Singapore’s export-oriented economy, always vulnerable to global swings in demand, reflects the threat China’s slowdown poses for the region. The island’s largest export destination is tipped to expand at the slowest pace in 25 years, and the first Chinese economic reports of 2016 signaled manufacturing weakened for a fifth straight month. Domestically, home prices posted their longest losing streak in 17 years last quarter and a labor crunch could cap further gains in services.

“There could be high odds of a downward revision come February,” said Weiwen Ng, a Singapore-based economist at Australia & New Zealand Banking Group Ltd., referring to final GDP figures due next month. “Given that the outperformance for this quarter happens to be in the services sector, it could be rather transient.
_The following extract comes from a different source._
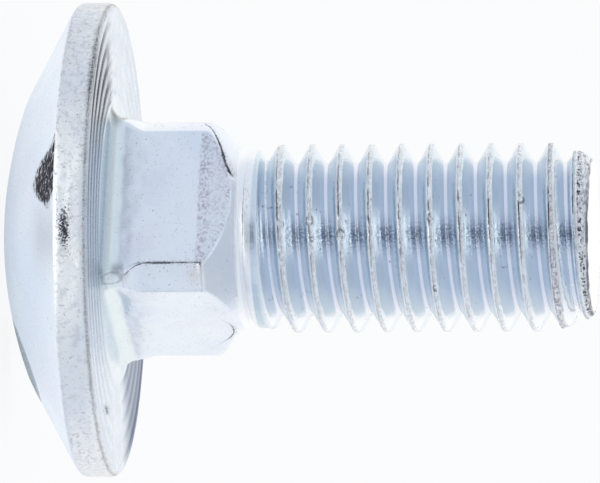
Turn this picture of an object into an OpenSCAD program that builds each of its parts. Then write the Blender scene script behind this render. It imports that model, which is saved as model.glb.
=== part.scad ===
// Carriage bolt M8 x 20, zinc plated: low domed head, square neck, rolled thread.
// One solid. The bolt stands on its head: the flat at the top of the dome is at the
// origin and the shank points up along +Z. Sizes are in millimetres.

/* [Head] */
// Diameter over the rim
head_d = 19.9; // [19.4:0.1:20.6]
// Height from the top of the dome to the bearing face
head_h = 4.6; // [4.4:0.05:4.8]
// Diameter of the small flat that the heading punch leaves at the top of the dome
crown_flat_d = 2.4; // [1.6:0.1:3.2]
// Height of the upright rim
rim_h = 1.4; // [1.2:0.05:1.5]
// Width of the straight skirt between the rounded crown and the rim
skirt_w = 3.6; // [3.2:0.1:4]
// Slope of the skirt
skirt_a = 29; // [26:1:30]
// Radius of the worn edge between skirt and rim
rim_skirt_r = 0.25; // [0.1:0.05:0.4]
// Radius of the edge between rim and bearing face
rim_face_r = 0.3; // [0.1:0.05:0.4]
// Number of rings that the heading die leaves on the bearing face
ring_count = 5; // [0:1:5]
// Distance from one ring to the next
ring_pitch = 0.8; // [0.6:0.05:0.8]
// Width of one ring's groove
ring_w = 0.3; // [0.1:0.05:0.4]
// Depth of one ring's groove
ring_depth = 0.06; // [0.02:0.01:0.1]

/* [Neck] */
// Width across the flats of the square
neck_w = 7.9; // [7.8:0.1:8.5]
// Width across the worn corners of the square
neck_corner_d = 10.0; // [9.9:0.1:10.2]
// Length of the full square, from the bearing face
neck_l = 4.2; // [3.2:0.1:5.2]
// Length of the shoulder that runs from the square down to the collar
shoulder_l = 1.25; // [1:0.05:1.8]
// Diameter of the collar between the shoulder and the thread
collar_d = 7.4; // [7.3:0.02:7.6]
// Radius of the hollow where the neck leaves the head
neck_root_r = 0.6; // [0.3:0.05:0.65]

/* [Thread] */
// Length of the bolt from the bearing face to the end of the thread
bolt_l = 20; // [16:1:50]
// Diameter over the thread's crests
thread_d = 7.86; // [7.76:0.01:7.97]
// Diameter at the thread's root
root_d = 6.32; // [6.2:0.01:6.45]
// Pitch of the thread, right handed
pitch = 1.25; // [1.25:0.05:1.5]
// Width of the flat at the thread's root
root_w = 0.16; // [0.1:0.01:0.2]
// Length over which the thread runs out towards the collar
runout_l = 2.0; // [1.5:0.1:2.5]
// Diameter over the crests at the end, where the blank was pointed
point_d = 6.7; // [6.6:0.05:7.2]
// Length of the pointed stretch
point_l = 1.55; // [0.8:0.05:2]
// Bevel on the edge of the end face
end_bevel = 0.12; // [0.05:0.01:0.2]
// Turn angle of the thread's start about the axis
thread_turn = 170; // [0:5:360]

/* [Hidden] */
steel = [0.80, 0.84, 0.90];
$fn = 96;
// How far one form reaches into the next where they join
join = 0.5;

// Crown of the dome: a slice of a ball, from the small flat to where the skirt starts
rim_r = head_d / 2;
dome_h = head_h - rim_h;
crown_w = rim_r - skirt_w;
crown_h = dome_h - skirt_w * tan(skirt_a);
crown_flat_r = crown_flat_d / 2;
crown_z = (crown_w * crown_w + crown_h * crown_h - crown_flat_r * crown_flat_r) / (2 * crown_h);
crown_r = norm([crown_flat_r, crown_z]);

// Radius of the outermost ring on the bearing face
ring_r = rim_r - rim_face_r - ring_w;

// Heights along the axis
face_z = head_h;
shoulder_z = face_z + neck_l;
collar_z = shoulder_z + shoulder_l;
end_z = face_z + bolt_l;
point_z = end_z - point_l;

// The run-out starts this far inside the shoulder
runout_lead = 0.45;
runout_z = collar_z - runout_lead;
full_z = runout_z + runout_l;
// How far the first crests stand above the collar and the first roots lie below it
first_crest = 0.04;
first_root = 0.02;
// Share of the run-out over which the crests keep to the collar
first_share = 0.7;

// Thread form: 60 degree flanks, with the root's middle a little lower than its edges
flank_a = 30;
root_dip = 0.03;
collar_r = collar_d / 2;
crest_r = thread_d / 2;
root_r = root_d / 2;
point_r = point_d / 2;

// The helix starts inside the shoulder and ends past the end face
turn_facets = 36;
helix_z = runout_z - pitch;
turns = ceil((end_z - helix_z) / pitch) + 1;
columns = turns * turn_facets;

// Share of the way from a to b that x has gone, kept between 0 and 1
function share(x, a, b) = min(1, max(0, (x - a) / (b - a)));
function mix(a, b, t) = a + (b - a) * t;

// Crest radius at height z: it leaves the collar, runs full and drops at the point
function crest_at(z) =
    let (rise = share(z, mix(runout_z, full_z, first_share), full_z))
    mix(mix(collar_r + first_crest, crest_r, rise), point_r, share(z, point_z, end_z));

// Root radius at height z: the groove grows from nothing at the collar
function root_at(z) = mix(collar_r - first_root, root_r, share(z, runout_z, full_z));

// Width of a flank between the root at height z_root and the crest at height z_crest
function flank_at(z_root, z_crest) = (crest_at(z_crest) - root_at(z_root)) * tan(flank_a);

// One pitch of the thread form, from a root at height z to the crest above it:
// each point is [height, radius]
function form_at(z) =
    let (
        crest_z = z + pitch / 2,
        crest_low = z + root_w / 2 + flank_at(z, crest_z),
        crest_high = z + pitch - root_w / 2 - flank_at(z + pitch, crest_z)
    )
    [
        [z - root_w / 2, root_at(z)],
        [z, root_at(z) - root_dip],
        [z + root_w / 2, root_at(z)],
        [crest_low, crest_at(crest_low)],
        [crest_high, crest_at(crest_high)]
    ];
steps = len(form_at(helix_z));

// The form's points at one column of the helix, turned to their place
function column_points(c) =
    let (a = thread_turn + 360 * c / turn_facets)
    [for (p = form_at(helix_z + pitch * c / turn_facets)) [p[1] * cos(a), p[1] * sin(a), p[0]]];

// The threaded core: one strip that winds up the shank, closed at both ends
// by fans that the neck and the end face hide
module thread_core() {
    strip = [for (c = [0:columns]) each column_points(c)];
    first = len(strip);
    last = first + 1;
    hubs = [[0, 0, helix_z - join], [0, 0, helix_z + pitch * (turns + 1) + join]];
    // Columns that still have a turn above them, and the form's last point
    inner = columns - turn_facets;
    top = steps - 1;
    // The strip's faces within a turn, and those that join it to the next turn
    within = [
        for (c = [0:columns - 1]) for (s = [0:top - 1])
            let (i = c * steps + s, j = i + steps)
            each [[i, i + 1, j + 1], [i, j + 1, j]]
    ];
    between = [
        for (c = [0:inner - 1])
            let (i = c * steps + top, j = i + steps, k = (c + turn_facets) * steps, l = k + steps)
            each [[i, k, l], [i, l, j]]
    ];
    // The lower end: the first turn's lower edge and the form at column 0
    start_edge = [for (c = [0:turn_facets - 1]) [c * steps, (c + 1) * steps, first]];
    start_form = [for (s = [0:top - 1]) [s + 1, s, first]];
    start_step = [[turn_facets * steps, top, first]];
    // The upper end: the last turn's upper edge and the form at the last column
    end_edge = [for (c = [inner:columns - 1]) [(c + 1) * steps + top, c * steps + top, last]];
    end_form = [for (s = [0:top - 1]) [columns * steps + s, columns * steps + s + 1, last]];
    end_step = [[inner * steps + top, columns * steps, last]];
    polyhedron(
        points = concat(strip, hubs),
        faces = concat(within, between, start_edge, start_form, start_step, end_edge, end_form, end_step),
        convexity = 10
    );
}

// The space that the finished shank may fill, bevelled at the end face
module shank_limit() {
    face_r = point_r - end_bevel;
    outer_r = crest_r + join;
    rotate_extrude()
        polygon([
            [0, face_z + join],
            [outer_r, face_z + join],
            [outer_r, end_z - (outer_r - face_r)],
            [face_r, end_z],
            [0, end_z]
        ]);
}

module shank() {
    intersection() {
        thread_core();
        shank_limit();
    }
}

// Half section of the head: crown, skirt, rim, and the face with the die's rings
module head_section() {
    difference() {
        intersection() {
            translate([0, crown_z]) circle(r = crown_r, $fn = 180);
            polygon([
                [0, 0],
                [crown_w - crown_h / tan(skirt_a), 0],
                [rim_r, dome_h],
                [rim_r, face_z],
                [0, face_z]
            ]);
        }
        rim_skirt_cut();
        rim_face_cut();
        for (k = [0:1:ring_count - 1])
            translate([ring_r - k * ring_pitch, face_z]) ring_cut();
    }
}

// What the rounded edge takes off the sharp corner between skirt and rim
module rim_skirt_cut() {
    centre = [rim_r - rim_skirt_r, dome_h + rim_skirt_r * (1 / cos(skirt_a) - tan(skirt_a))];
    difference() {
        polygon([
            centre + rim_skirt_r * [sin(skirt_a), -cos(skirt_a)],
            [rim_r, dome_h],
            [rim_r, centre[1]]
        ]);
        translate(centre) circle(r = rim_skirt_r);
    }
}

// What the rounded edge takes off the sharp corner between rim and bearing face
module rim_face_cut() {
    difference() {
        translate([rim_r - rim_face_r, face_z - rim_face_r]) square(rim_face_r + join);
        translate([rim_r - rim_face_r, face_z - rim_face_r]) circle(r = rim_face_r);
    }
}

// Section of one ring's groove
module ring_cut() {
    polygon([[-ring_w / 2, join], [-ring_w / 2, 0], [0, -ring_depth], [ring_w / 2, 0], [ring_w / 2, join]]);
}

module head() {
    rotate_extrude() head_section();
}

// Half section of the neck's turned envelope: hollow root, worn corners, shoulder, collar
module neck_section() {
    corner_r = neck_corner_d / 2;
    root_edge = corner_r + neck_root_r;
    difference() {
        polygon([
            [0, face_z - join],
            [root_edge, face_z - join],
            [root_edge, face_z + neck_root_r],
            [corner_r, face_z + neck_root_r],
            [corner_r, shoulder_z],
            [collar_r, collar_z],
            [0, collar_z]
        ]);
        translate([root_edge, face_z + neck_root_r]) circle(r = neck_root_r);
    }
}

// The square bar of the neck, with a hollow along each side where it meets the head
module neck_square() {
    translate([-neck_w / 2, -neck_w / 2, face_z - join])
        cube([neck_w, neck_w, join + neck_l + shoulder_l + join]);
    for (side = [0:3])
        rotate([0, 0, 90 * side]) neck_side_root();
}

module neck_side_root() {
    difference() {
        translate([neck_w / 2 - join, -neck_w, face_z - join])
            cube([neck_root_r + join, 2 * neck_w, neck_root_r + join]);
        translate([neck_w / 2 + neck_root_r, 0, face_z + neck_root_r])
            rotate([90, 0, 0]) cylinder(r = neck_root_r, h = 4 * neck_w, center = true);
    }
}

module neck() {
    intersection() {
        rotate_extrude() neck_section();
        neck_square();
    }
}

module bolt() {
    color(steel) {
        head();
        neck();
        shank();
    }
}

bolt();
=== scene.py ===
import math
from functools import reduce
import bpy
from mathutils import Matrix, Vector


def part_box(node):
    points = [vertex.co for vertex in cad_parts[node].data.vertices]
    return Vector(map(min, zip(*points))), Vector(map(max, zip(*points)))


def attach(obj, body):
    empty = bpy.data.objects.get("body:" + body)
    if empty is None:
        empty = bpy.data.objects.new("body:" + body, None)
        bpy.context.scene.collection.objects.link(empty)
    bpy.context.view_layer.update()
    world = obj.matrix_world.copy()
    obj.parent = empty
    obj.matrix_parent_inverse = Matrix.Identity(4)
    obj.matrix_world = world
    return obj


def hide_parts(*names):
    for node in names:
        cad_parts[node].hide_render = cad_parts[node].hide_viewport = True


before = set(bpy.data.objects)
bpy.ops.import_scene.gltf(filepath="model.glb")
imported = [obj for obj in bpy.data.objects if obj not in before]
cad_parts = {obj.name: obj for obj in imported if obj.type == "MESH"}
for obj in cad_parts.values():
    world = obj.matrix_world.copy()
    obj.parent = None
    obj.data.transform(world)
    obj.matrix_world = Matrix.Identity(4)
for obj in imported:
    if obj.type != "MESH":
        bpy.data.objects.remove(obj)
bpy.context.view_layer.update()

from types import SimpleNamespace

import bmesh
import bpy
import numpy as np
from bpy.props import FloatProperty, FloatVectorProperty, IntProperty, PointerProperty
from mathutils import Matrix, Vector

bl_info = {
    "name": "Carriage bolt looks",
    "version": (1, 0, 0),
    "blender": (4, 5, 0),
    "location": "3D View > Sidebar > Carriage Bolt",
    "description": "Zinc plated carriage bolt: its plated surface, finishes and studio",
    "category": "Object",
}

MM = 0.001
BOLT_LOW, BOLT_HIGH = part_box("bolt")
IMAGE_WIDTH = 600
SENSOR_WIDTH = 36.0

# The side of the bolt that faces the camera, as an angle about the axis
NEAR_SIDE = math.radians(-63.4)
# Places about the axis, in degrees
UPPER_FACE = -90.0
LOWER_FACE = 0.0
NEAR_CORNER = -45.0
NEAR_CORNER_EDGE = -52.2
FAR_CORNER = -135.0
FOLD_MIDDLE = -122.0
# Vertices closer than this are one vertex, and shorter edges are taken out
MERGE_DISTANCE = 0.0005 * MM
SHORTEST_EDGE = 0.0002 * MM
# Numbers of the materials on the bolt; the plating of head and neck is number 0
RIM_SLOT = 1
THREAD_SLOT = 2


# Small functions on arrays

def share(x, a, b):
    """Share of the way from a to b that x has gone, kept between 0 and 1."""
    return np.clip((x - a) / (b - a), 0.0, 1.0)


def ease(t):
    """The share t with a soft start and a soft end."""
    return t * t * (3.0 - 2.0 * t)


def step(x, a, b):
    """A soft step: 0 up to a and 1 from b on."""
    return ease(share(x, a, b))


def mix(a, b, t):
    return a + (b - a) * t


def smooth_min(a, b, k):
    """The smaller of a and b, rounded over a width of k."""
    h = np.clip(0.5 + 0.5 * (b - a) / k, 0.0, 1.0)
    return b * (1.0 - h) + a * h - k * h * (1.0 - h)


def smooth_max(a, b, k):
    return -smooth_min(-a, -b, k)


def turned(angle, centre):
    """How far an angle lies from a centre, from minus half a turn to half a turn."""
    return (angle - centre + math.pi) % (2.0 * math.pi) - math.pi


def past(angle, degrees):
    """How far an angle lies past a place that is given in degrees."""
    return turned(angle, math.radians(degrees))


def from_corner(angle):
    """How far an angle lies from the middle of the nearest corner of the square."""
    return np.abs(turned(angle * 4, math.pi)) / 4


def bump(x, centre, width):
    """A round hump of height 1 about a centre."""
    return np.exp(-((x - centre) / width) ** 2)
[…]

Singapore remains confronted with twin headwinds externally and domestically.”

The Singapore dollar traded at 1.42 against the US currency on Monday, compared with 1.42 on Dec. 31. Singapore markets were closed for New Year’s Day on Jan. 1. The Straits Times Index fell 1.5%.

  Advance Figures

Monday’s data are advance estimates computed largely from figures in the first two months of the quarter, according to the trade ministry. It’s “intended as an early indication of the GDP growth in the quarter, and are subject to revision when more comprehensive data becomes available,” a trade ministry spokesperson said Monday in response to e-mailed questions.

This is standard practice among statistics agencies worldwide, the spokesperson said.

There has been a difference of 4.3 percentage points on average between the advance and final readings of Singapore’s GDP growth since the start of 2010, based on annualized quarter-on-quarter data compiled by Bloomberg. The difference is a narrower 1 percentage point for US GDP and 1.6 percentage points for Japan’s.

Singapore faces challenges including fiercer competition in a globalized world, Prime Minister Lee Hsien Loong said in his New Year message on Dec. 31. The economy is “slowing down and undergoing transition,” he said.

GDP grew 2% in the fourth quarter from a year earlier, compared with a median survey estimate for 1.2%.